Stereotypes: Many of the assumptions we make about people based on physical characteristics are actually stereotypes. A stereotype is an assumption we make about a person or group that is usually based on incomplete or inaccurate information. An individual or two may indeed fit a stereotype, but the danger is assuming that all people who share a particular characteristic are inherently the same.

Manner of Interacting

According to Goffman, our manner of interacting is also a sign vehicle. Our manner of interacting consists of the attitudes we convey in an attempt to get others to form certain impressions about us. One of the most common ways to convey attitudes is through nonverbal communication, the ways we have of communicating that do not use spoken words. These consist of gestures, facial expressions, and body language.

Gestures: In our society, we often shake hands when we meet someone for the first time. The offer to shake hands signals that we want to meet the other individual, so when one person extends his or her right hand and the other person does not do likewise, the second person is insulting the first. Messages in gestures can be more subtle, as well. A person whose handshake is firm conveys confidence, but an individual with an intentionally crushing handshake is, in effect, claiming strength and domination over the other person.

Facial expressions: Facial expressions also convey information. Humans can convey a surprising amount of information in a look or an expression: a smile, frown, grimace, raised eyebrows, and narrowed eyes all convey distinctly different messages.

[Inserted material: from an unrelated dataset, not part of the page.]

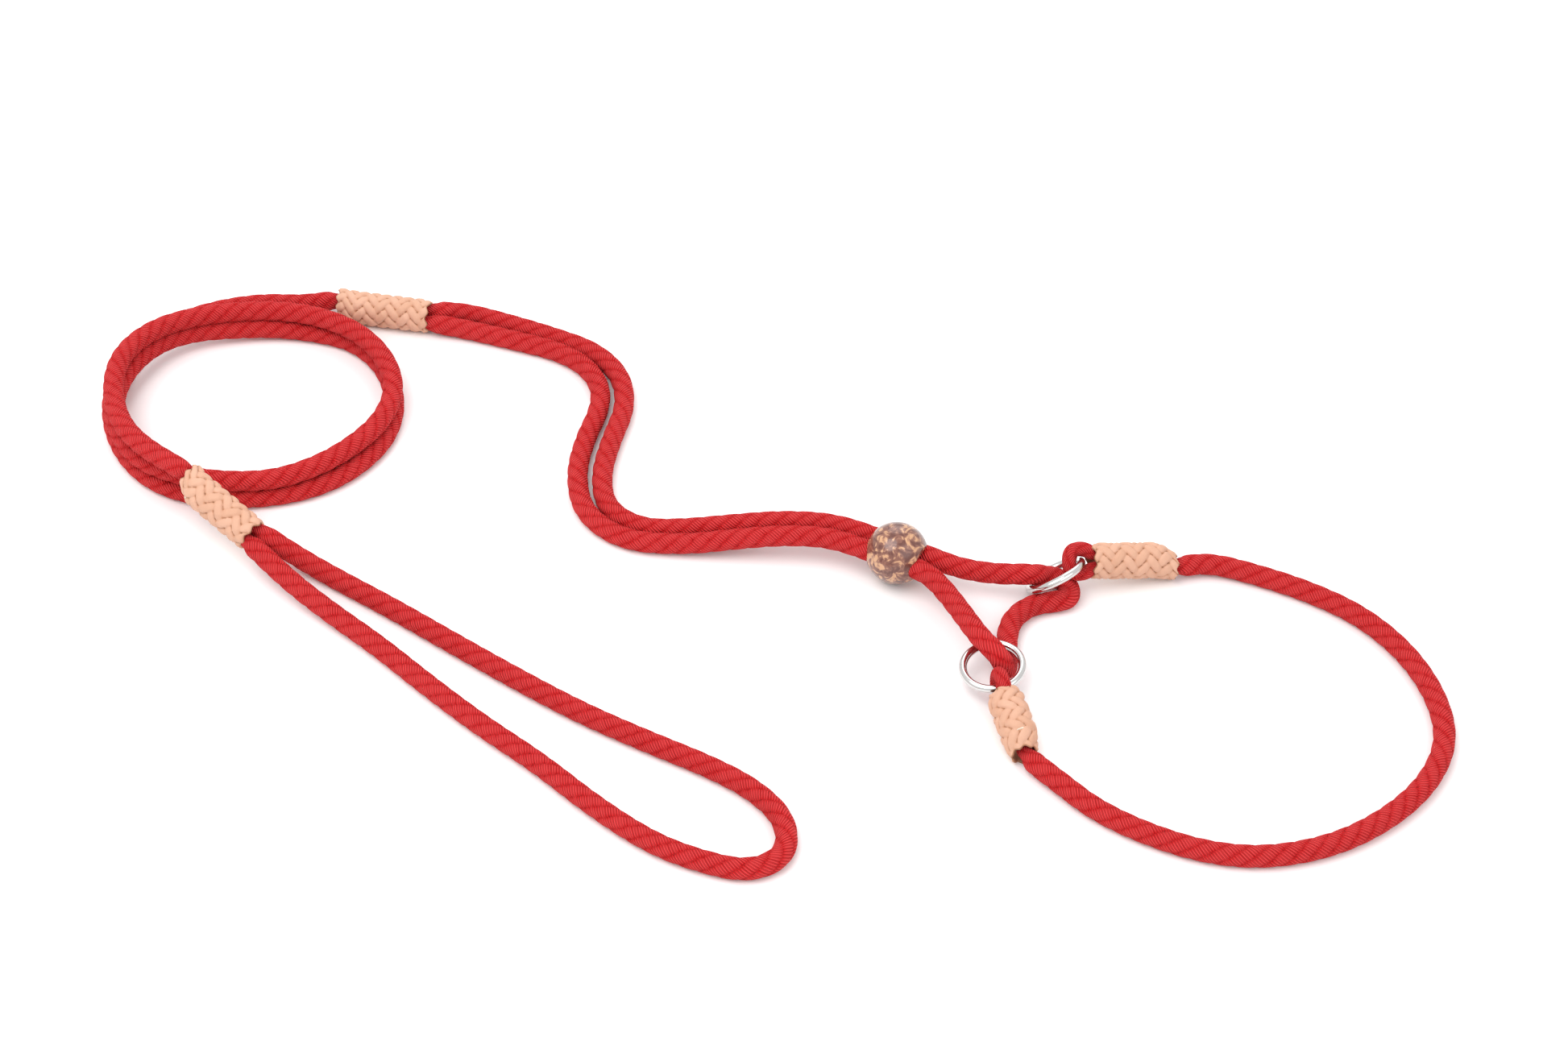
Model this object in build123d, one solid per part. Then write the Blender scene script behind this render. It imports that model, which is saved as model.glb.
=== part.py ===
from build123d import *
import math
import os

os.makedirs("parts", exist_ok=True)

# Main sizes in mm. +Z is up, the floor is z = 0, and the origin is the middle
# of the bead, rings and leather wraps, seen from above.
ROPE_D = 8.0
BEAD_D = 25.4
RING_INNER_D = 20.2
RING_WIRE_D = 3.2
WRAP_SIDE_WALL = 0.8
WRAP_FACE_WALL = 3.6

# Sizes that follow from them.
ROPE_R = ROPE_D / 2
NECK_R = 0.725 * ROPE_R  # rope squeezed inside a wrap or round a ring
NECK_RUN = 0.8 * ROPE_D  # length over which it swells back to full size
NECK_STEP = 0.55 * NECK_RUN  # from the mouth to where it starts to swell
STRAND_OFFSET = NECK_R + 0.1  # from a wrap's axis to each strand's
SEIZING_WALL = 0.4
SEIZING_INSET = 6.0  # from each mouth of the wrap
CAVITY_WIDTH = 2 * (STRAND_OFFSET + NECK_R + SEIZING_WALL)
CAVITY_THICKNESS = 2 * (NECK_R + SEIZING_WALL)
TAIL_INSET = 5.0  # rope end to the wrap's single-rope mouth
RING_WIRE_R = RING_WIRE_D / 2
RING_R = RING_INNER_D / 2 + RING_WIRE_R
ROPE_RING_GAP = 0.5
EYE_R = RING_WIRE_R + ROPE_RING_GAP + NECK_R
EYE_REACH = EYE_R - 0.9  # mouth of the wrap to the middle of its eye
BEAD_BORE_GAP = 0.5
BEAD_STRAND_OFFSET = ROPE_R + 0.1
BEAD_FLAT_SHARE = 0.86  # flat faces at this share of the radius
ARC_SHARE = 0.45  # of the shorter run at each bend
MIN_TURN = 0.2  # degrees; straighter than this is left as it is

# Wrap axes from the mouth with two strands to the mouth with one rope, and
# the side on which the strand that carries on lies.
HANDLE_WRAP = ((-171.4, -23.4, 13.5), (-200.7, -1.6, 25.0), (0.6, 0.8, 0.25))
SPLICE_WRAP = ((-111.7, 122.2, 7.0), (-153.1, 129.9, 7.0), (0, 0.94, 0.34))
FAR_WRAP = ((168.6, -37.6, 13.1), (203.6, -31.3, 7.5), (0, -0.695, -0.719))
NEAR_WRAP = ((130.4, -107.6, 8.8), (137.0, -135.2, 7.6), (0, 0, -1))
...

Body language: Our body language can also convey a wealth of meaning. Body language consists of the ways in which we use our bodies consciously and unconsciously to communicate. Most people are familiar with the body language that accompanies traditional mating rituals in our society. Sometimes body language gives clearer indications of a person’s thoughts or feelings than words do. For example, if a person claims not to be upset by a recent romantic breakup but his or her movements and facial expressions lack their usual animation and energy, the individual’s body language is contradicting his or her stated emotions.

Personal Space

Beyond gestures, facial expressions, and body language, another powerful, but often overlooked, aspect of nonverbal communication is personal space. The way we position ourselves in relation to others conveys status, comfort level, and social boundaries. Just as people carefully manage their appearance and body language to shape interactions, they also use space to signal authority, intimacy, or distance. Personal space refers to the area immediately around the body that a person can claim as his or her own. Like so many aspects of culture, the amount of personal space an individual claims differs from culture to culture. In general, residents of the West stand at least three or four feet away from the people they are speaking to. In parts of the Middle East, people tend to stand only about two feet away when conversing.

In general, the more intimate we are with a person, the closer we allow him or her to stand to us. For instance:

1–2 feet: Close friends, lovers, and family members
2–4 feet: Acquaintances and coworkers
4–12 feet: Formal acquaintances, such as a potential employer during a job interview

When someone stands closer than the culture deems appropriate, discomfort results because that person has invaded the accepted personal space. Powerful and prestigious people can command more personal space and in general are also more likely to invade others’ personal space.